BUSnet is a open source project aimed at hobbyists and small business with a need to implement small monitoring and control networks. Everything about BUSnet from the nonproprietary components used to the licensing is designed to make the entry costs nil or at least minimal. For full licensing details see the Licensing page.

So if everything is free how to I make any money as a developer?

The software, documentation and hardware designs are available under the Creative Commons license and are therefore freely available to you and everyone else. But not so any code you write or physical product you design or build from the specs.

But what does it do?

All this tech talk is nice, but what does BUSnet actually do?

In non-techo language BUSnet (with a suitable application such as MAXX) can reduce or even replace the rat's nest of wiring common in RVs, especially old ones. It will allow you to monitor all kinds of things such as your batteries and fridge.

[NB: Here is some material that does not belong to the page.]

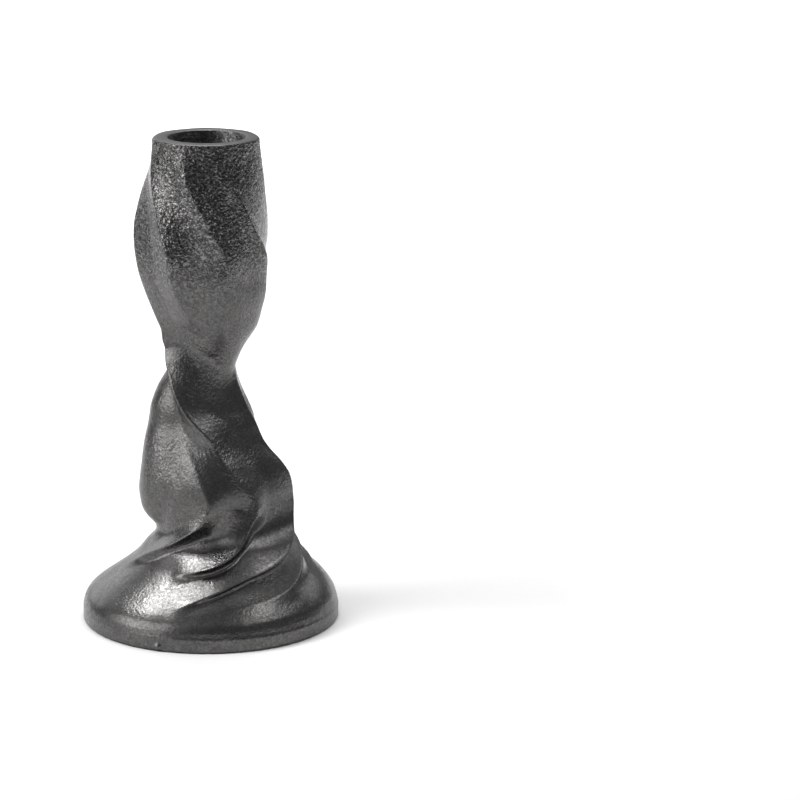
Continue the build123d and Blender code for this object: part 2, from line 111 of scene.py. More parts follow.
# Paths of the folds, from the top down: height in overall heights, azimuth in degrees, crest in crest
# heights, and the reach of the flank behind the crest and of the flank before it, in flank reaches
PATH_SHARES = {
    "first": (
        (1.04, -134, 0.2, 1.0, 1.0),
        (1.00, -128, 0.2, 1.0, 1.0),
        (0.94, -115, 0.7, 1.0, 1.0),
        (0.88, -102, 1.1, 1.1, 1.0),
        (0.82, -92, 1.2, 1.1, 1.0),
        (0.75, -84, 1.0, 1.1, 1.0),
        (0.69, -81, 0.8, 1.0, 1.0),
        (0.64, -77, 0.7, 0.9, 0.9),
        (0.58, -70, 1.1, 0.5, 0.9),
        (0.53, -55, 1.4, 0.4, 0.8),
        (0.49, -39, 1.5, 0.4, 0.8),
        (0.46, -28, 1.4, 0.5, 0.8),
        (0.43, -14, 1.2, 0.6, 0.8),
        (0.41, -3, 1.1, 0.7, 0.8),
        (0.39, 7, 0.9, 0.8, 0.8),
        (0.35, 17, 0.7, 1.0, 0.9),
        (0.32, 24, 0.5, 1.1, 1.0),
        (0.28, 35, 0.5, 1.2, 1.0),
        (0.25, 38, 0.8, 1.2, 0.8),
        (0.22, 28, 1.1, 1.0, 0.5),
        (0.19, 19, 1.5, 0.8, 0.4),
        (0.17, 10, 1.6, 0.7, 0.4),
        (0.155, -2, 1.5, 0.7, 0.4),
        (0.145, -13, 1.1, 0.7, 0.4),
        (0.13, -33, 0.0, 0.8, 0.5),
    ),
    "second": (
        (1.04, -88, 0.3, 1.0, 1.0),
        (1.00, -80, 0.3, 1.0, 1.0),
        (0.93, -66, 0.6, 1.0, 1.0),
        (0.89, -55, 0.8, 1.0, 1.0),
        (0.85, -44, 0.9, 1.0, 1.0),
        (0.82, -38, 1.0, 1.0, 1.0),
        (0.78, -33, 1.0, 1.0, 1.0),
        (0.73, -29, 0.9, 1.0, 1.0),
        (0.69, -27, 0.8, 0.9, 0.9),
        (0.66, -23, 0.6, 0.9, 0.9),
        (0.63, -17, 0.4, 0.9, 0.9),
        (0.59, -9, 0.1, 0.9, 0.9),
        (0.55, -4, 0.0, 0.9, 0.9),
    ),
    "third": (
        (1.04, -43, 0.2, 1.0, 1.0),
        (1.00, -34, 0.2, 1.0, 1.0),
        (0.96, -25, 0.5, 1.0, 1.0),
        (0.93, -19, 0.7, 1.0, 1.0),
        (0.90, -11, 0.8, 1.0, 1.0),
        (0.87, -3, 0.9, 1.0, 1.0),
        (0.84, 5, 1.0, 1.0, 1.0),
        (0.81, 12, 1.0, 1.0, 1.0),
        (0.79, 17, 1.0, 1.0, 1.0),
        (0.76, 20, 1.1, 1.0, 1.2),
        (0.72, 18, 1.2, 1.0, 1.3),
        (0.68, 17, 1.1, 1.0, 1.3),
        (0.64, 17, 0.9, 1.0, 1.3),
        (0.60, 18, 0.4, 1.0, 1.2),
        (0.56, 20, 0.0, 1.0, 1.0),
    ),
    "fourth": (
        (1.04, 18, 0.2, 1.0, 1.0),
        (1.00, 18, 0.2, 1.0, 1.0),
        (0.97, 15, 0.3, 1.0, 1.0),
        (0.93, 21, 0.5, 1.0, 1.0),
        (0.91, 28, 0.7, 1.2, 0.7),
        (0.89, 35, 0.8, 1.3, 0.6),
        (0.87, 39, 0.9, 1.4, 0.6),
        (0.83, 49, 1.0, 1.4, 0.6),
        (0.80, 58, 1.0, 1.4, 0.6),
        (0.77, 66, 1.0, 1.4, 0.7),
        (0.73, 76, 0.8, 1.3, 0.9),
        (0.69, 80, 0.7, 1.2, 1.0),
        (0.64, 84, 0.5, 1.0, 1.0),
        (0.58, 86, 0.2, 1.0, 1.0),
        (0.53, 82, 0.2, 0.9, 0.6),
        (0.48, 78, 0.7, 1.0, 0.5),
        (0.44, 77, 1.0, 1.1, 0.5),
        (0.40, 79, 1.2, 1.2, 0.5),
        (0.36, 83, 1.5, 1.4, 0.6),
        (0.32, 88, 1.9, 1.4, 0.8),
        (0.29, 90, 2.0, 1.4, 0.8),
        (0.26, 90, 2.0, 1.4, 0.8),
        (0.23, 87, 2.0, 1.2, 0.6),
        (0.20, 80, 1.9, 1.1, 0.5),
        (0.18, 71, 1.9, 1.0, 0.4),
        (0.16, 55, 1.8, 1.0, 0.4),
        (0.145, 34, 1.6, 1.0, 0.4),
        (0.13, 15, 1.2, 1.0, 0.3),
        (0.11, -2, 1.0, 1.0, 0.3),
        (0.09, -15, 0.5, 1.0, 0.4),
        (0.075, -22, 0.0, 1.0, 0.5),
    ),
    "fifth": (
        (1.04, 75, 0.3, 1.0, 1.0),
        (1.00, 79, 0.3, 1.0, 1.0),
        (0.95, 86, 0.5, 1.0, 1.0),
        (0.89, 93, 0.7, 1.0, 1.0),
        (0.82, 104, 1.0, 1.0, 1.0),
        (0.75, 116, 1.0, 1.0, 1.0),
        (0.68, 122, 0.7, 1.0, 1.0),
        (0.61, 124, 0.4, 0.9, 0.9),
        (0.54, 122, 0.5, 1.0, 0.8),
        (0.48, 117, 1.1, 1.0, 0.6),
        (0.44, 112, 1.4, 1.1, 0.6),
        (0.40, 112, 1.2, 1.1, 0.6),
        (0.35, 121, 1.0, 1.2, 0.6),
        (0.30, 132, 1.0, 1.2, 0.8),
        (0.26, 134, 1.0, 1.2, 0.8),
        (0.22, 126, 1.2, 1.1, 0.6),
        (0.19, 108, 1.4, 1.0, 0.5),
        (0.165, 91, 1.4, 1.0, 0.5),
        (0.14, 74, 1.0, 1.0, 0.6),
        (0.12, 58, 0.7, 1.0, 0.7),
        (0.10, 40, 0.5, 1.0, 0.7),
        (0.09, 22, 0.3, 1.0, 0.7),
        (0.08, 0, 0.1, 1.0, 0.6),
        (0.075, -12, 0.0, 1.0, 0.5),
    ),
    "sixth": (
        (1.04, 120, 0.2, 1.0, 1.0),
        (1.00, 128, 0.2, 1.0, 1.0),
        (0.93, 138, 0.7, 1.0, 1.0),
        (0.85, 150, 1.0, 1.0, 1.0),
        (0.76, 163, 0.9, 1.0, 0.8),
        (0.68, 171, 0.7, 1.0, 1.0),
        (0.60, 174, 0.3, 0.9, 0.9),
        (0.53, 170, 0.4, 0.9, 0.8),
        (0.47, 164, 0.8, 1.0, 0.6),
        (0.41, 162, 1.0, 1.1, 0.6),
        (0.35, 168, 1.0, 1.2, 0.6),
        (0.30, 176, 1.1, 1.2, 0.8),
        (0.26, 178, 1.1, 1.1, 0.6),
        (0.23, 171, 1.1, 1.0, 0.5),
        (0.20, 155, 1.0, 0.9, 0.4),
        (0.17, 136, 1.0, 0.9, 0.4),
        (0.15, 121, 0.8, 0.9, 0.4),
        (0.125, 103, 0.5, 0.9, 0.4),
        (0.11, 88, 0.0, 0.9, 0.5),
    ),
    "seventh": (
        (1.04, 168, 0.2, 1.0, 1.0),
        (1.00, 178, 0.2, 1.0, 1.0),
        (0.94, 190, 0.6, 1.0, 1.0),
        (0.87, 203, 1.0, 1.0, 1.0),
        (0.79, 216, 1.0, 1.0, 0.8),
        (0.71, 224, 0.8, 1.0, 1.0),
        (0.64, 226, 0.4, 0.9, 0.9),
        (0.58, 222, 0.2, 0.9, 0.9),
        (0.52, 214, 0.6, 0.9, 0.6),
        (0.46, 208, 1.0, 1.0, 0.5),
        (0.40, 207, 1.1, 1.1, 0.5),
        (0.34, 214, 1.2, 1.2, 0.6),
        (0.30, 220, 1.2, 1.1, 0.6),
        (0.27, 219, 1.1, 1.0, 0.5),
        (0.24, 210, 1.1, 0.9, 0.4),
        (0.21, 192, 1.1, 0.9, 0.4),
        (0.18, 174, 1.0, 0.9, 0.4),
        (0.15, 157, 0.8, 0.9, 0.4),
        (0.12, 140, 0.4, 0.9, 0.4),
        (0.10, 128, 0.0, 0.9, 0.5),
    ),
    "left": (
        (0.31, -114, 0.0, 1.0, 0.8),
        (0.27, -116, 0.4, 1.0, 0.6),
        (0.24, -123, 0.8, 0.9, 0.5),
        (0.21, -136, 1.0, 0.8, 0.4),
        (0.18, -153, 1.0, 0.8, 0.4),
        (0.15, -173, 0.8, 0.8, 0.4),
        (0.13, -187, 0.4, 0.8, 0.4),
        (0.11, -202, 0.0, 0.8, 0.5),
    ),
    "front": (
        (0.46, -65, 0.0, 1.0, 0.8),
        (0.42, -46, 0.0, 1.0, 0.8),
        (0.38, -27, 0.1, 1.0, 1.2),
        (0.35, -17, 0.3, 1.0, 1.2),
        (0.32, -12, 0.4, 1.0, 1.3),
        (0.30, -8, 0.5, 1.0, 1.3),
        (0.28, -5, 0.6, 1.0, 1.1),
        (0.265, -4, 0.7, 0.9, 0.8),
        (0.25, -7, 0.8, 0.7, 0.5),
        (0.23, -13, 0.9, 0.6, 0.5),
        (0.21, -24, 1.1, 0.5, 0.4),
        (0.185, -41, 1.1, 0.5, 0.4),
        (0.16, -58, 0.9, 0.5, 0.4),
        (0.135, -74, 0.4, 0.5, 0.4),
        (0.11, -86, 0.0, 0.6, 0.5),
    ),
}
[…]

BUSnet is not just for those big flash motorhomes, a simple system is equally useful in a small camper, 4x4 or a caravan, after all they have fridges and batteries as well.

Some examples are.

  • Battery monitor — a BUSnet system can monitor all aspects of your battery usage, from immediate current and voltage to averages, minimums, maximums, individual batteries in a bank, low voltage alarms, state of charge etc.
  • Fridges — a BUSnet system can monitor just about everything a fridge does including but not limited to, door open (with alarm if driving), temperatures, compressor duty cycle, current used, voltage at compressor and of course min/max temps. Even data logging of all the above displayed in graphical format on your laptop is possible.
  • Water — automatically isolate pumps while driving so a burst hose doesn't pump the tanks dry. Stop pumps from operating at 2AM when the water pressure drops because of the temperature.
  • Solar — Shows how many amps being produced, amp hours for the day etc.
  • Cab gauges — with BUSnet you can replace old faulty non-linear gauges with a "glass dash" and while you're at it get a digital speedo and ten trip meters to keep track of distances since last oil change etc.
  • Bin doors — would you like to know that all the bin doors are closed before you drive off, or that one has sprung open while driving, or maybe that someone is opening one in the middle of the night? BUSnet can tell you this.

All this information can be displayed on a single display, or on as many displays as you like. There's no reason why a control unit cannot be placed in a car to keep track of the systems in a caravan while driving for example.

BUSnet and MAXX are also targeted at commercial and light-industrial applications such as aquariums, control panel retro fitting etc.